_BRIEF_
Transcribe only the lines of the listing below from the one holding "long_solids, cross_solids = base_strips()" through the one holding "for node in", inclusive, without any change.

_DATA LINES_
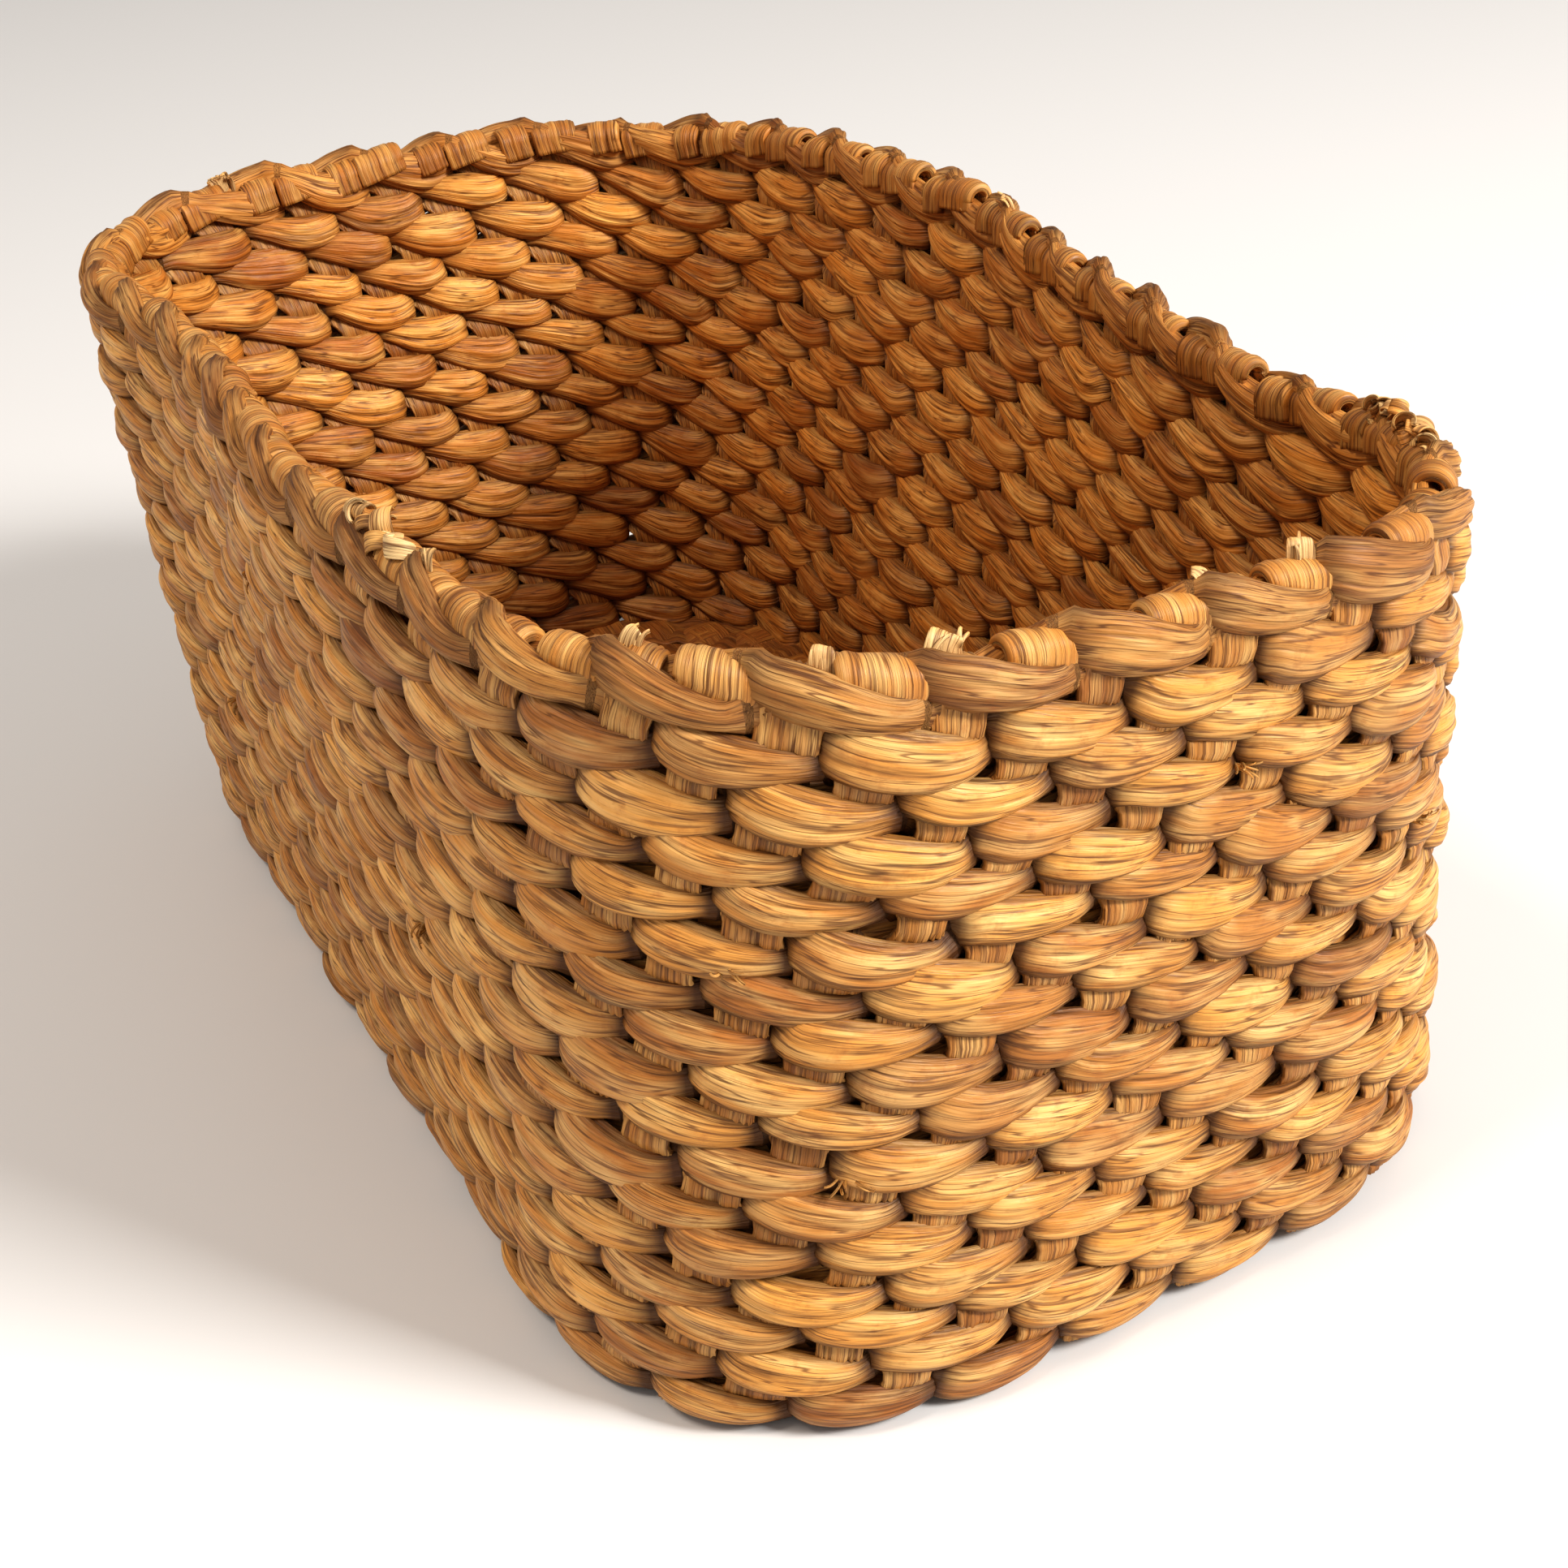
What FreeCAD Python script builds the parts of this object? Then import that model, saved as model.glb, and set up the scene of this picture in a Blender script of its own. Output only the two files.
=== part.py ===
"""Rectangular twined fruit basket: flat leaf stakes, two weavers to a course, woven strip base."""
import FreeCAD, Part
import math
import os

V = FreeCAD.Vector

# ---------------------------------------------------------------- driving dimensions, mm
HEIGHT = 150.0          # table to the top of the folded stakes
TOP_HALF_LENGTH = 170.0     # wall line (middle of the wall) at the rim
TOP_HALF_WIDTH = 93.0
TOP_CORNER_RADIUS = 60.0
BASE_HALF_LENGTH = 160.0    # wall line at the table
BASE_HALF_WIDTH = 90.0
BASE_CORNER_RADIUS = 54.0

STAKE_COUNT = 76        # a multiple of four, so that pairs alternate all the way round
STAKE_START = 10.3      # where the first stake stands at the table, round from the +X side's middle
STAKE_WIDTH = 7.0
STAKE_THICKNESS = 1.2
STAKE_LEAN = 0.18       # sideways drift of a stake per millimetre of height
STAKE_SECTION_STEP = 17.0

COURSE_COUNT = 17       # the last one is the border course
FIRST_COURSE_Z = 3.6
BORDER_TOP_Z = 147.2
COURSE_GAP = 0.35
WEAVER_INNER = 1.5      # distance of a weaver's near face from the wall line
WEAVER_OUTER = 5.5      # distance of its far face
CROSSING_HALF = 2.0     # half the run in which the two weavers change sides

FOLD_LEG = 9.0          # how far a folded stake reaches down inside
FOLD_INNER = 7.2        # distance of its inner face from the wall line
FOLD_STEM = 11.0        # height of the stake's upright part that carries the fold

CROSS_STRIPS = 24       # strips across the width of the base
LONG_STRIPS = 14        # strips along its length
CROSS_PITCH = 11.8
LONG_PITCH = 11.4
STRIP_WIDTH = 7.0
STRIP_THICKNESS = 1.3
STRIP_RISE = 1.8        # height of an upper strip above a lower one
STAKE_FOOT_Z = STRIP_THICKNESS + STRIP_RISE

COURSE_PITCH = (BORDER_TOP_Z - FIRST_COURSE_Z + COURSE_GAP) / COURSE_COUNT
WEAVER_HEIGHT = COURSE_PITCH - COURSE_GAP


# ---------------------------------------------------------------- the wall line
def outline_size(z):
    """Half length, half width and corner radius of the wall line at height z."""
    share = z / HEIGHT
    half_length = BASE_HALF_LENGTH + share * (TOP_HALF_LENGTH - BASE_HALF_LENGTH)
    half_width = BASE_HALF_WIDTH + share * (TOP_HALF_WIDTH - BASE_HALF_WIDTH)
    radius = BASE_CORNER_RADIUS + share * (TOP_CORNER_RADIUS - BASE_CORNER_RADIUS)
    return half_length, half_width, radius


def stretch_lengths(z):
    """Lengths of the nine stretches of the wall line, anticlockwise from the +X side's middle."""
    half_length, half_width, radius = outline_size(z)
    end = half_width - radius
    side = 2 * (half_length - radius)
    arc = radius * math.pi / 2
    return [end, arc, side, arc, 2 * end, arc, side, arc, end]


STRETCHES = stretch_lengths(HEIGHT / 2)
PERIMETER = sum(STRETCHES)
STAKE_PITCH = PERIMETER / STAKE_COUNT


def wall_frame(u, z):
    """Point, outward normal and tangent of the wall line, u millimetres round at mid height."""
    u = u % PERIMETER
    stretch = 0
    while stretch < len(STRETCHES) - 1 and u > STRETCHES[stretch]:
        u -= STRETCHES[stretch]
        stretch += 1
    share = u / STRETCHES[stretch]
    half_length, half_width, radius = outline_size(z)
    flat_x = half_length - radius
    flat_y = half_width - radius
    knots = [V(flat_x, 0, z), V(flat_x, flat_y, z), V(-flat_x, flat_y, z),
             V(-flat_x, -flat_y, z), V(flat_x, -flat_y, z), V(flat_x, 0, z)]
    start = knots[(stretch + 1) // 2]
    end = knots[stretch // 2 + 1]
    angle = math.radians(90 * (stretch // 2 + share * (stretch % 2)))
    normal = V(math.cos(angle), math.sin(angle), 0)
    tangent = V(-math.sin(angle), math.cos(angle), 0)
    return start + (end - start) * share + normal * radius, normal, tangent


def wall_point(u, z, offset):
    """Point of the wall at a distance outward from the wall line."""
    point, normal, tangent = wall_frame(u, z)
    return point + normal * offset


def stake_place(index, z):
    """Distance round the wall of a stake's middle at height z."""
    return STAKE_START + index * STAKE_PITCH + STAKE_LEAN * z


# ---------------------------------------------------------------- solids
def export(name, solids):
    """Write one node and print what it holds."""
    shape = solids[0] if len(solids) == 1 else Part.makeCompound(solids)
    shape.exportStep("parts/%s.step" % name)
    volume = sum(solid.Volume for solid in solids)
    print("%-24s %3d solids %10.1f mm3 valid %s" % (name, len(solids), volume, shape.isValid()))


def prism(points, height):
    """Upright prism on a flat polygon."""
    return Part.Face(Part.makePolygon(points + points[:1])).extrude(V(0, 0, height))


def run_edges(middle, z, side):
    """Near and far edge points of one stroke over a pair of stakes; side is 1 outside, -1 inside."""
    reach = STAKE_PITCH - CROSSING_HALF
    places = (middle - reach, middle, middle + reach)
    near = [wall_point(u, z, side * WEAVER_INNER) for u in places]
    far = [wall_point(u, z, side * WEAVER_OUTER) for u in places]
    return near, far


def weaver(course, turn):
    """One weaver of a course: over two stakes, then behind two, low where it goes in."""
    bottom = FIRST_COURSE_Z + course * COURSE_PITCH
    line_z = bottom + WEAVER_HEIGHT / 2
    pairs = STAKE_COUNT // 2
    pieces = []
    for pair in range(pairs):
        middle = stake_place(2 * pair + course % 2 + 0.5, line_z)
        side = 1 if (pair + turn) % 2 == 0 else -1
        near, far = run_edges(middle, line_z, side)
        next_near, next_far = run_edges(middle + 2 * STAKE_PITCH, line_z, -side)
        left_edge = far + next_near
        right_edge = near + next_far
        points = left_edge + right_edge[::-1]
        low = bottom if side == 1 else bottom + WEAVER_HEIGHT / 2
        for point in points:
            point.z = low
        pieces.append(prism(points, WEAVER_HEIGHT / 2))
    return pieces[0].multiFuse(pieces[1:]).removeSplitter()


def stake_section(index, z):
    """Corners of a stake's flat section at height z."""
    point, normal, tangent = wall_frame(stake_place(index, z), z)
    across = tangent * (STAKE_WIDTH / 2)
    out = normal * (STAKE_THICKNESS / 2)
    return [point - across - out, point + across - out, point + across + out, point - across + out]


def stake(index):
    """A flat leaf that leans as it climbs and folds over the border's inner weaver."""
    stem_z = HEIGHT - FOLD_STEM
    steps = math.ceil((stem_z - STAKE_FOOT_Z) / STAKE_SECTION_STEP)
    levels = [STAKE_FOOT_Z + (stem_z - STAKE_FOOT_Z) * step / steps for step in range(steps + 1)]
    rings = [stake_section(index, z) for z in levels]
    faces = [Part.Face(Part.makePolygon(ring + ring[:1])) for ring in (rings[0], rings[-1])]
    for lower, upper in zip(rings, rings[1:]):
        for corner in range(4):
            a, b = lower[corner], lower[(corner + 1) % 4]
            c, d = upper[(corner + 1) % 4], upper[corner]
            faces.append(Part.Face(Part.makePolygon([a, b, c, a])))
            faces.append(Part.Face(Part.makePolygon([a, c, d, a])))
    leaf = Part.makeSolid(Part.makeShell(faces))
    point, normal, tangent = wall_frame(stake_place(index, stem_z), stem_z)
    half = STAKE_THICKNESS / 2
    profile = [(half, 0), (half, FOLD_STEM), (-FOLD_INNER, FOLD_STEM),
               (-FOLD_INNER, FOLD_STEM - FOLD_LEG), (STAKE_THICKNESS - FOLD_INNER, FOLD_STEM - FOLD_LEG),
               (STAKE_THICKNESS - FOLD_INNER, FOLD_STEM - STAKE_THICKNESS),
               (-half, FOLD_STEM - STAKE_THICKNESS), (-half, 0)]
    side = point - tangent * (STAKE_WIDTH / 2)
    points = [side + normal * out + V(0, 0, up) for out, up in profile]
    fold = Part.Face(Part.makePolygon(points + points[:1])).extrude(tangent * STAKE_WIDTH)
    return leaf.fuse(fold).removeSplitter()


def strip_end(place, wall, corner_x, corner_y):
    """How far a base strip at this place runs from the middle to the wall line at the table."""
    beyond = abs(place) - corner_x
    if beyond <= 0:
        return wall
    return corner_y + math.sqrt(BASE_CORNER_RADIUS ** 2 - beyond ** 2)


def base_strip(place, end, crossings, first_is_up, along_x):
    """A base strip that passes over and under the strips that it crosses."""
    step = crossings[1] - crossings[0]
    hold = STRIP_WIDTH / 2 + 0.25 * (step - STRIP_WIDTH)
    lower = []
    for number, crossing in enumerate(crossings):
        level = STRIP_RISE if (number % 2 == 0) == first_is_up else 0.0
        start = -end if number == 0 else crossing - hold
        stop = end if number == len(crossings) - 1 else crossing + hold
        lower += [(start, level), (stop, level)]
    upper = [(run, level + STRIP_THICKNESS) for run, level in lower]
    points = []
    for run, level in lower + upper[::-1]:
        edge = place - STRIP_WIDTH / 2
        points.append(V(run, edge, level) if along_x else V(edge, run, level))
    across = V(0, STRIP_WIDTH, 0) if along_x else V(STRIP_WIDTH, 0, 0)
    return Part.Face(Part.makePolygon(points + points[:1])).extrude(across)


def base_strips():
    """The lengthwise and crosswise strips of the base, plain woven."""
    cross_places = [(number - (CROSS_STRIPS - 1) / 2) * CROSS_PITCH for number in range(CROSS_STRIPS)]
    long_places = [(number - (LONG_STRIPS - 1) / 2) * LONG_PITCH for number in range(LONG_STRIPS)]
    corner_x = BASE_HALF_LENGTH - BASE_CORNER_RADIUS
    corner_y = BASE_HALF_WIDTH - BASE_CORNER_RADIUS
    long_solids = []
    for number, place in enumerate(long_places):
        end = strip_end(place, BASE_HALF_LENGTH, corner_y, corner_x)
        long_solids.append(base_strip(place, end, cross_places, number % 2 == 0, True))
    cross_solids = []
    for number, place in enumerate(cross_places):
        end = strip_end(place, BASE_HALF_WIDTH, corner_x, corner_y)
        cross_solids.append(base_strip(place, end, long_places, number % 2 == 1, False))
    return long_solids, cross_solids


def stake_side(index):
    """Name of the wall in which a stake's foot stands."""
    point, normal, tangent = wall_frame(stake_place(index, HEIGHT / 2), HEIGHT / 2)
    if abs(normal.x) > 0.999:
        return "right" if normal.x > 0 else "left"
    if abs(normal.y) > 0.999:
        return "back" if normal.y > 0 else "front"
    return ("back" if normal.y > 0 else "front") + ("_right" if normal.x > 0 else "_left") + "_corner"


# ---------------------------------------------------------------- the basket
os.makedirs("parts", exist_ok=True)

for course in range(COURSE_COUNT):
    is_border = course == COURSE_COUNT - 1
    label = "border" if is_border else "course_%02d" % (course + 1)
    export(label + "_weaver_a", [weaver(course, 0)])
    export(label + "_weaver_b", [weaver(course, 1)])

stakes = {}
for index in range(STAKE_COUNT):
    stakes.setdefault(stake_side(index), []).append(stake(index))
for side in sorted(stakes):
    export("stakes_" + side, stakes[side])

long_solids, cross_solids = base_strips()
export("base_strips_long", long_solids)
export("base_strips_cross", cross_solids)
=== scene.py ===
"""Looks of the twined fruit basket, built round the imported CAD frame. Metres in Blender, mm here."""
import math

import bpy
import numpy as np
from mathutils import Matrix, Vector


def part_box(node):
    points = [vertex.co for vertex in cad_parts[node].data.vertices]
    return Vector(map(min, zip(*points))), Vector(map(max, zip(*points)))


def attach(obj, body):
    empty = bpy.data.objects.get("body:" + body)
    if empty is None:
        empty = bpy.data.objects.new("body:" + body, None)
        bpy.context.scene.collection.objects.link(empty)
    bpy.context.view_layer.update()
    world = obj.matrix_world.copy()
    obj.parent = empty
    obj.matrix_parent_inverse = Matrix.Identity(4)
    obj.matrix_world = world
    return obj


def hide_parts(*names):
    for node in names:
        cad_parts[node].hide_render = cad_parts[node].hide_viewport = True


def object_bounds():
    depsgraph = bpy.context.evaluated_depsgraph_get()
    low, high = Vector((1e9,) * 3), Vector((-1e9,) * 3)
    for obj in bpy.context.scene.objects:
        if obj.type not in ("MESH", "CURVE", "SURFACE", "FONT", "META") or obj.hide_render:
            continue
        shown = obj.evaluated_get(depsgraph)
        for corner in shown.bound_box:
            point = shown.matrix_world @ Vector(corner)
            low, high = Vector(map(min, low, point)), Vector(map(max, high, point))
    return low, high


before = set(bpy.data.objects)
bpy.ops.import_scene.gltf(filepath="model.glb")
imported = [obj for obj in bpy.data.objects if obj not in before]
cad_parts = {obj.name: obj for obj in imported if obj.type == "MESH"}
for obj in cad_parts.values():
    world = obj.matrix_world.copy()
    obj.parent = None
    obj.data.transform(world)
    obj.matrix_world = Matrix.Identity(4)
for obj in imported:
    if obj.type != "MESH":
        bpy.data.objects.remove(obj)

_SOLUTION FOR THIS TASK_
long_solids, cross_solids = base_strips()
export("base_strips_long", long_solids)
export("base_strips_cross", cross_solids)
=== scene.py ===
"""Looks of the twined fruit basket, built round the imported CAD frame. Metres in Blender, mm here."""
import math

import bpy
import numpy as np
from mathutils import Matrix, Vector


def part_box(node):
    points = [vertex.co for vertex in cad_parts[node].data.vertices]
    return Vector(map(min, zip(*points))), Vector(map(max, zip(*points)))


def attach(obj, body):
    empty = bpy.data.objects.get("body:" + body)
    if empty is None:
        empty = bpy.data.objects.new("body:" + body, None)
        bpy.context.scene.collection.objects.link(empty)
    bpy.context.view_layer.update()
    world = obj.matrix_world.copy()
    obj.parent = empty
    obj.matrix_parent_inverse = Matrix.Identity(4)
    obj.matrix_world = world
    return obj


def hide_parts(*names):
    for node in names:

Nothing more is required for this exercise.